Stop fighting them and find your spot on the bay. You're ready, and you'll have so much more fun duck hunting.
I did the same at Harsens 18 years ago and never looked back


----------



## Nuff Daddy (Dec 5, 2012)

just ducky said:


> that's when I usually leave for home


Kept hoping they would leave first. I drove 45min to get there and wanted to kill a few ducks. The 2 bonus geese were nice though.


----------



## Nuff Daddy (Dec 5, 2012)

waxico said:


> Stop fighting them and find your spot on the bay. You're ready, and you'll have so much more fun duck hunting.
> I did the same at Harsens 18 years ago and never looked back


That's my plan. I need to do a little work on my blind and get a few decoys rigged. Then it's off to the bay this weekend. Gonna break my open water diver hunting cherry on Saturday am.


----------



## Nuff Daddy (Dec 5, 2012)

charcoal300zxtt said:


> I hunted there last week for the first and last time, had a blast hunting with family and friends, but FP definitely gets the "Skybusting Capitol of MI" award in my book.


Yup. You'd think with only 12 parties, that the guys would let the birds work a little bit. 
I've been there 5 times this year, and watched 5 geese get hit and sail and die a half mile away.
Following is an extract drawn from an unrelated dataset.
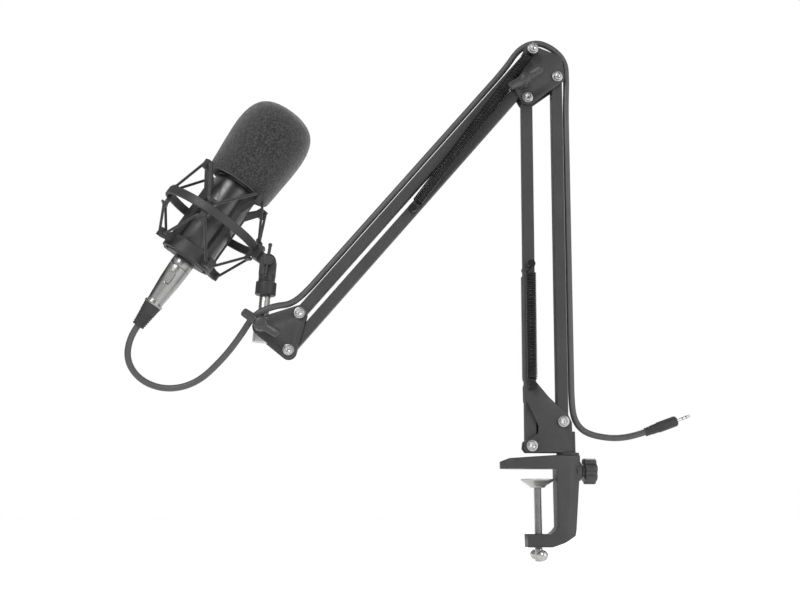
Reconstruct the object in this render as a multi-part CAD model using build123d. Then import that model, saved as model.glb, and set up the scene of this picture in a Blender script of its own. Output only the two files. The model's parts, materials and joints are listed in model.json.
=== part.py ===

Was kinda nice being able to recover 2 today so they didn't go to waste.


----------



## ih772 (Jan 28, 2003)

charcoal300zxtt said:


> I hunted there last week for the first and last time, had a blast hunting with family and friends, but FP definitely gets the "Skybusting Capitol of MI" award in my book.


Its also the overcalling capitol of MI. The group that was behind Zone 22 Sunday morning called for three hours straight. If there was a bird in the air, they were calling, didn't matter if it was two miles away or not.


----------



## FPFowler (Mar 2, 2012)

Nuff Daddy said:


> Yup. You'd think with only 12 parties, that the guys would let the birds work a little bit.
> I've been there 5 times this year, and watched 5 geese get hit and sail and die a half mile away. Was kinda nice being able to recover 2 today so they didn't go to waste.
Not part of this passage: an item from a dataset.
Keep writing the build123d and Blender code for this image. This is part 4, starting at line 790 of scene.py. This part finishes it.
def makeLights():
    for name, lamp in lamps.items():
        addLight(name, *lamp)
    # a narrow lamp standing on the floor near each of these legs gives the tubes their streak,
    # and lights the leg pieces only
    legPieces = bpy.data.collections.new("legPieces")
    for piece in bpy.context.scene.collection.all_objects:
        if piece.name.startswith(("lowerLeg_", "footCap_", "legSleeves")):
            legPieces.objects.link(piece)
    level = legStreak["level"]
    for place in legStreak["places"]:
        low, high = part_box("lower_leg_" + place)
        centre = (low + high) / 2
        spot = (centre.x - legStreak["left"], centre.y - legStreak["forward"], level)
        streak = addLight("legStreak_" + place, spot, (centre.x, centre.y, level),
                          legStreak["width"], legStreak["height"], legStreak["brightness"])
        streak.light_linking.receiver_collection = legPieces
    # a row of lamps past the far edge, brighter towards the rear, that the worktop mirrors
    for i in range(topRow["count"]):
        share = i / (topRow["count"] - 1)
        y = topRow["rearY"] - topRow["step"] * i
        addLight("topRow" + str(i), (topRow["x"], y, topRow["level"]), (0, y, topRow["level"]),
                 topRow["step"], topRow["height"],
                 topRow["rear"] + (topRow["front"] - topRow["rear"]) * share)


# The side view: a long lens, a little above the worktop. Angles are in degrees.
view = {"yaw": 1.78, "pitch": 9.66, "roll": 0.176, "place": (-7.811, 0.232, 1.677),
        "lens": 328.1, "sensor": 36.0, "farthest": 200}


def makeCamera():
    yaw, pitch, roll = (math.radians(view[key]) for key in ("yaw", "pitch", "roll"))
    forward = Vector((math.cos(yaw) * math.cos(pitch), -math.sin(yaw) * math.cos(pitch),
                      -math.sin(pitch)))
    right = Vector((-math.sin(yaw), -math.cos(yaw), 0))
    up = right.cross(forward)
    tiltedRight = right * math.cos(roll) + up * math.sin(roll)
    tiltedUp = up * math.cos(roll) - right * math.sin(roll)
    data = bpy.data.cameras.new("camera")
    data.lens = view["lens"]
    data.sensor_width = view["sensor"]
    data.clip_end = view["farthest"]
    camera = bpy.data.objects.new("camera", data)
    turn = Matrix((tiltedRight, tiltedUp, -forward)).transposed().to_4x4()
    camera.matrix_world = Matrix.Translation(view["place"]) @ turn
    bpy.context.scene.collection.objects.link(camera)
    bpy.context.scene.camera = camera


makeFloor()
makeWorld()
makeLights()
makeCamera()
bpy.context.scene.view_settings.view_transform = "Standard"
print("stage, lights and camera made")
Lol... I had a buddy up at NQP this evening texting me the same thing. The ducks were begging to work the whole field he was in with some idiots and they were just blazing them high.... I cannot figure out why these ppl just will NOT let these birds finish when they are basically diving in. It never fails. 

Kudos to you for being the bigger sportsman and retrieving the slobs wanton waste. It's sickening watching ppl slant birds and never leave the corn (or @ fp lack thereof) to attempt retrieval. Don't let them get you down, you learn after a while to just laugh it off. Good luck on the divers, hunted yesterday and had a blast.


----------



## Nuff Daddy (Dec 5, 2012)

FPFowler said:


> Kudos to you for being the bigger sportsman and retrieving the slobs wanton waste. It's sickening watching ppl slant birds and never leave the corn (or @ fp lack thereof) to attempt retrieval.
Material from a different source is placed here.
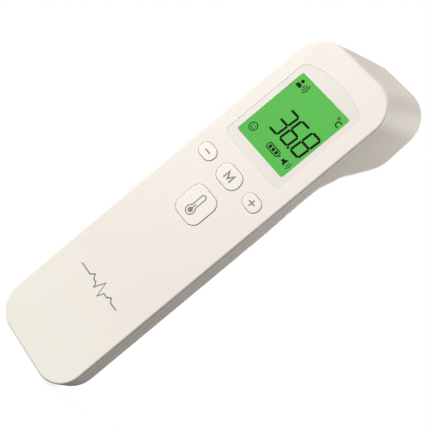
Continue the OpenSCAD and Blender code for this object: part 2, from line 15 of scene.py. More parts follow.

I've seen people do that before, but these were unretrievable for them. They were shot in 11 I believe, flew across 5,6,7 marsh and died in 3. If your not familiar with FP, that's close to a half mile.


----------



## Nuff Daddy (Dec 5, 2012)

I guess seems how your FPFowler, you're familiar with the area.


----------



## AustinR (Nov 26, 2011)

ih772 said:


> Its also the overcalling capitol of MI. The group that was behind Zone 22 Sunday morning called for three hours straight. If there was a bird in the air, they were calling, didn't matter if it was two miles away or not.


I agree with you on that, I was hunting in the 20's on Sunday morning. And heard them calling the whole morning.

Sent from my SAMSUNG-SGH-I747 using Ohub Campfire mobile app


----------



## triplehooked (Dec 26, 2004)

Have similar issues with the guys I'm hunting with. I'm very green at waterfowl hunting and only have a 16ga. for now. They were blasting with their 3 1/2 mags. at distances I couldn't get close to. It was fun, but would be better to allow a bird to come in closer so I could get a shot. Think I'll be buying some decoys soon and go it alone til I can get a better gun to keep up with the Jones'....


----------



## John Singer (Aug 20, 2004)

The shame of this crap is that much of this behavior is learned and gets passed from one generation to the next. This Saturday afternoon is the Youth Hunt at FP. 

Many of these mouth breathing, knuckle dragging, window lickers will be teaching their children to shoot at ducks at extreme ranges. 

Some of these short bus riders think that their 3 1/2" Hypersonic/Black Cloud shells and Patternmaster chokes allow them to engage targets at rifle ranges. 

Their attitude is something to the effect: I got up early. I paid for my license and gun and shells, by god, I am going to shoot. BTW: Many of them frequent this forum.

These guys are an ammunition manufacturer's extremely damp REM sleep episode.


----------



## nastynate2728 (Mar 30, 2010)

triplehooked said:


> Have similar issues with the guys I'm hunting with. I'm very green at waterfowl hunting and only have a 16ga. for now. They were blasting with their 3 1/2 mags. at distances I couldn't get close to. It was fun, but would be better to allow a bird to come in closer so I could get a shot. Think I'll be buying some decoys soon and go it alone til I can get a better gun to keep up with the Jones'....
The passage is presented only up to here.